Ethical Sadism

ETHICAL SADISM: POWER, PRESENCE, AND THE RESPONSIBILITY TO HURT WELL


I enjoy hurting people.

Not despite being a good Dominant—because of it. The capacity to inflict pain, to push someone past comfort into suffering, and to do it with precision and care, is one of the most demanding skills in power exchange. It requires more presence, not less. More control, not less. More responsibility, not less.

Ethical sadism isn’t a contradiction. It’s a discipline.

The sadist who hurts without thought is just a brute. The sadist who hurts with intention, who reads the body beneath the blows, who holds the container while taking someone apart—that’s mastery. That’s what this is about.

If you’re going to wield pain, wield it well. Anything less is laziness dressed up as dominance.


WHAT ETHICAL SADISM IS

Let’s be precise.

Ethical sadism is the deliberate infliction of pain, fear, or suffering within a consensual power exchange, executed with skill, awareness, and responsibility for the outcome.

It’s not soft. It’s not gentle. It’s not sadism with the edges filed down. The pain is real. The fear is real. The tears, the marks, the trembling aftermath—all real.

What makes it ethical isn’t the intensity level. It’s the structure holding the intensity. It’s consent that’s earned and maintained. It’s a Dominant who stays present while delivering harm. It’s knowing the difference between breaking someone down and breaking them.

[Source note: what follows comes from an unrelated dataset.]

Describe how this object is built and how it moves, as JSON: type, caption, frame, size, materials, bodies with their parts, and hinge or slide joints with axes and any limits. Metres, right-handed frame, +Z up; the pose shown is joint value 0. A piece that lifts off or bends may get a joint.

Ethical sadism can leave welts, bruises, and emotional wreckage. What it can’t leave is a submissive who wasn’t held through the experience. That’s the line. That’s what separates this from abuse wearing leather.


WHAT ETHICAL SADISM ISN’T

It’s not your outlet.

If you need to hurt someone because you’re angry, frustrated, or dysregulated, you’re not practicing sadism—you’re using a submissive as an emotional dumping ground. That’s not dominance. That’s dysfunction with a power imbalance.

Ethical sadism requires you to be regulated before you pick up the implement. Your emotional state is your responsibility, not theirs. If you can’t separate your need to vent from your role as the one in control, you have no business holding a flogger.

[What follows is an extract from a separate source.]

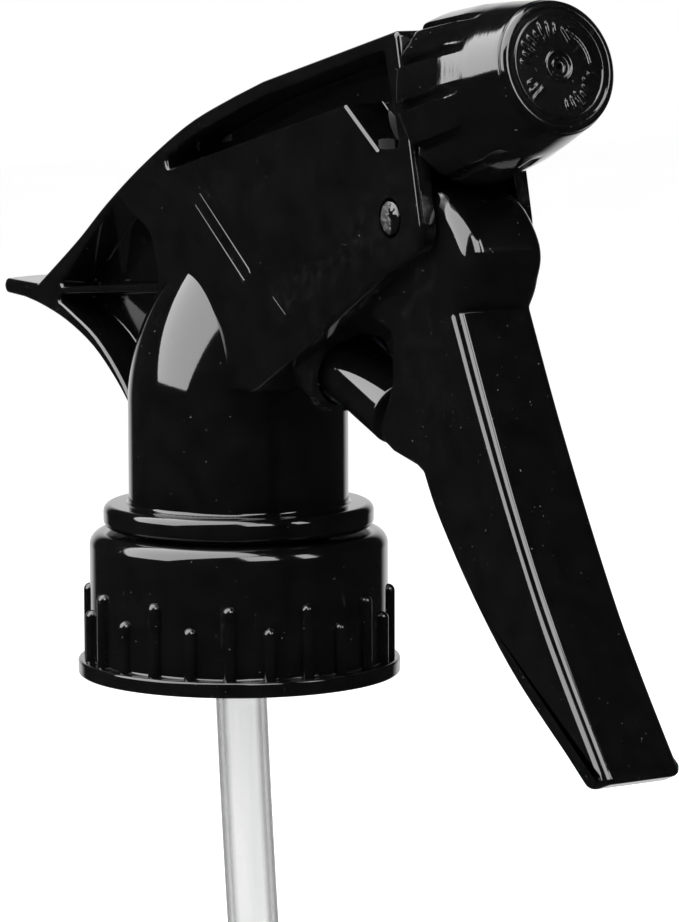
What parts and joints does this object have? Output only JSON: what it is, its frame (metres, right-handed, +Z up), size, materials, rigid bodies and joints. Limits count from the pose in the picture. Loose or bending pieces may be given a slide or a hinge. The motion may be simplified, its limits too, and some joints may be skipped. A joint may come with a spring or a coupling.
{
  "type": "trigger spray head",
  "caption": "Trigger spray head for a hand mister: screw closure, neck with dip tube, piston pump worked by a curved trigger, and a fluted twist nozzle.",
  "frame": {"origin": "centre of the neck gasket's underside, where the bottle's rim presses, on the neck's axis", "axes": "+Z up along the neck, +X the way the spray goes, flat sides of the body facing -Y and +Y"},
  "size_m": [0.1168, 0.0358, 0.2449],
  "materials": {
    "black_plastic": "glossy moulded polypropylene",
    "natural_plastic": "natural moulded polyethylene",
    "tube_plastic": "translucent extruded polyethylene",
    "steel": "stainless wire and balls",
    "gasket_foam": "soft closed foam",
    "seal_rubber": "moulded rubber ring"
  },
  "bodies": {
    "head": {"body": "black_plastic", "tube_holder": "natural_plastic", "neck_gasket": "gasket_foam", "ball_cage": "natural_plastic", "dip_tube": "tube_plastic", "trigger_pin": "black_plastic", "swirl_core": "natural_plastic", "return_spring": "steel", "outlet_spring": "steel"},
    "nut": {"closure_nut": "black_plastic"},
    "lever": {"trigger": "black_plastic"},
    "piston": {"piston_rod": "black_plastic", "piston_seal": "natural_plastic"},
    "seal_ring": {"nozzle_seal": "seal_rubber"},
    "nozzle": {"nozzle_cap": "black_plastic"},
    "inlet_valve": {"inlet_ball": "steel"},
    "outlet_valve": {"outlet_ball": "steel"}
  },
  "joints": [
    {"name": "trigger_pivot", "type": "hinge", "parent": "head", "child": "lever", "pos_m": [0.0408, 0, 0.0408], "axis": [0, 1, 0], "range_deg": [0, 21], "stiffness_Nm_per_rad": 1, "springref_deg": -17.19},
    {"name": "pump_stroke", "type": "slide", "parent": "head", "child": "piston", "axis": [-0.9272, 0, 0.3746], "range_m": [0, 0.0087], "deforming": ["return_spring"]},
    {"name": "nozzle_travel", "type": "slide", "parent": "head", "child": "seal_ring", "axis": [0.9686, 0, 0.2487], "range_m": [0, 0.00274]},
    {"name": "nozzle_turn", "type": "hinge", "parent": "seal_ring", "child": "nozzle", "pos_m": [0.06065, 0, 0.0568], "axis": [0.9686, 0, 0.2487], "range_deg": [0, 450]},
    {"name": "nut_spin", "type": "hinge", "parent": "head", "child": "nut", "pos_m": [0, 0, 0], "axis": [0, 0, 1], "continuous": true},
    {"name": "inlet_lift", "type": "slide", "parent": "head", "child": "inlet_valve", "axis": [0, 0, 1], "range_m": [0, 0.002]},
    {"name": "outlet_lift", "type": "slide", "parent": "head", "child": "outlet_valve", "axis": [0.9686, 0, 0.2487], "range_m": [0, 0.0008], "stiffness_N_per_m": 150, "springref_m": -0.001, "deforming": ["outlet_spring"]}
  ],
  "couplings": [
    {"joint": "pump_stroke", "follows": "trigger_pivot", "m_per_rad": 0.02373},
    {"joint": "nozzle_turn", "follows": "nozzle_travel", "rad_per_m": 2856}
  ]
}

It’s not a skill demonstration.

The submissive isn’t there to witness your technique. They’re there to be taken somewhere. If you’re thinking about how impressive your single-tail work looks instead of what’s happening in the body receiving it, you’ve lost the plot. Mastery serves purpose. Purpose serves the dynamic. The moment it becomes about your performance, you’ve stopped doing sadism and started doing theater.

It’s not cruelty.

Cruelty is harm without container. Cruelty is pain inflicted for your satisfaction alone, without regard for what it creates in the person receiving it. Cruelty doesn’t care about aftermath. Cruelty doesn’t hold.

Sadism holds. Even when it’s brutal. Especially when it’s brutal.


WHY PAIN WORKS

Pain does something nothing else can.

It strips away the noise. The submissive’s racing thoughts, their self-consciousness, their endless internal negotiations—pain cuts through all of it. There’s no room for anything else when the body is processing sensation at that level. Pain creates presence by eliminating everything that isn’t the moment.

Pain also creates proof. Proof of surrender. Proof of devotion. Proof that the submissive will stay, will endure, will give you access to their suffering because they trust you to hold it. Every stroke they take is a declaration: I’m yours. Even this. Especially this.

For some submissives, pain is the only thing that quiets the internal critic. The voice that says they’re not good enough, not worthy, not really submissive—pain drowns it out. When they’re crying, shaking, begging, there’s no bandwidth left for self-doubt. There’s only the reality of what’s happening and the Dominant making it happen.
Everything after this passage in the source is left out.